North will lie at mercy of Nama in years to come

 

BELFAST BRIEFING:Nama’s picking up of loans of up to €5bn in the North will likely have a knock-on effect on about 150 companies, writes FRANCESS McDONNELL

IF THE secret of a good gig is to always leave your audience wanting more, perhaps the National Asset Management Agency’s (Nama’s) first sell-out public event in Northern Ireland could be judged a success.

Unfortunately, the agency’s first formal outing in Belfast also left many in the audience feeling they might not have seen the show they bought tickets for.

The Chamber of Commerce, which hosted the Nama event in a five-star city-centre hotel, had billed it as an opportunity to get an overview of the agency, and learn what impact it might have on Northern Ireland.

Nama is expected to pick up loans worth up to €5 billion in the North, which is likely to have a knock-on effect on about 150 companies.

The president of the Northern Ireland Chamber of Commerce, Bro McFerran, believes there is a common misconception north of the Border that only non-performing loans are being transferred to the agency. Up to 40 per cent of loans taken on board by Nama are performing, which McFerran says will have major tax and credit implications for any local companies that find their loans transferred.

The level of confusion and concern about how the agency will operate in the North generated major interest ahead of the visit by Nama executives.

More than 300 people, many from major development companies such as the Carvill Group and PBN Property and all of the major banks, attended.

Headlined by agency board member Peter Stewart, along with Nama chairman Frank Daly and chief executive Brendan McDonagh, there was hope that it would deliver some insight into how the North will fare once the agency acquires loans located in Northern Ireland.

To be fair to Stewart, who is also the chair of Nama’s NI advisory committee, he did warn as he took to the stage that he could not sing or dance and that his jokes might not be funny. But the really important health warning he failed to give was the fact that he was not really in any position to enlighten his audience about what Nama will actually mean for the North.

Stewart promised his audience in one breath that there would be no conflict between the agency’s aim and objectives and the “best interests of the Northern Irish economy”. Then, in the other breath, he warned that Nama aims to achieve the “best possible return for the taxpayer”.

The taxpayer in question naturally is the taxpayer in the Republic. When it comes to Nama, a big question looms over who is looking after the best interests of taxpayers in the North. It is one that perhaps the North’s Finance Minister Sammy Wilson, who also attended, might be able to answer.

Stewart hopes he and his agency colleagues may play a part in “restoring some order to the property market in Northern Ireland”. He assured his audience that Nama would “carefully consider in formulating our strategy and direction, how it will impact upon Northern Ireland”.

But Stewart failed to reveal in any detail how the agency will go about its business in the North. He did reassure his audience that Nama had no interest in either “flooding any sector of the market with property assets” or in “hoarding assets”. But there were no hints about whether it will use a different rating system compared to how it has valued assets in the South.
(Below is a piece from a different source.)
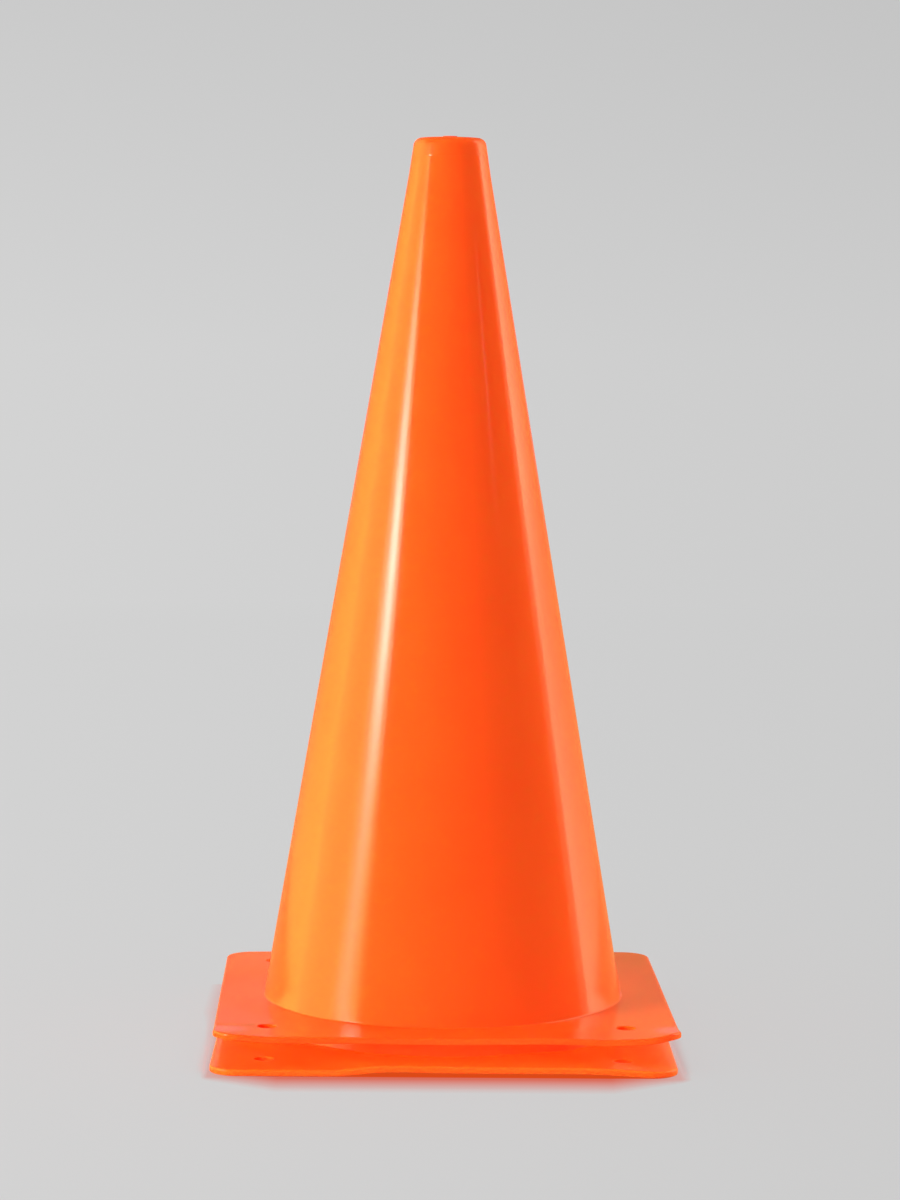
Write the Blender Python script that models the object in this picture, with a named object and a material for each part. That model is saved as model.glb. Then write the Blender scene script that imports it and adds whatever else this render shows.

He was also silent on whether it will look at loans in a Northern Ireland context or on an all-island basis. Nor was there any further indication about Nama’s views on how and when it might seek to offload assets in the North.

Neither Daly nor McDonagh proved to be any more enlightening. All three were gracious, entertaining in some instances and generally affable, but tight-lipped to a degree which disappointed many in the Belfast audience.

No one underestimates that Northern Ireland will be somewhat at the mercy of Nama in years to come. In particular, Stewart has a key role to play in helping safeguard Northern Irish interests once Nama’s full hand is played.

The agency is going to control a considerable landbank in the North, and the repercussions this could have for the local economy are considerable.

Its decisions will influence the fortunes of local firms. They could act to protect jobs, but those decisions could also result in the business demise of certain individuals and companies which may have stretched themselves too far.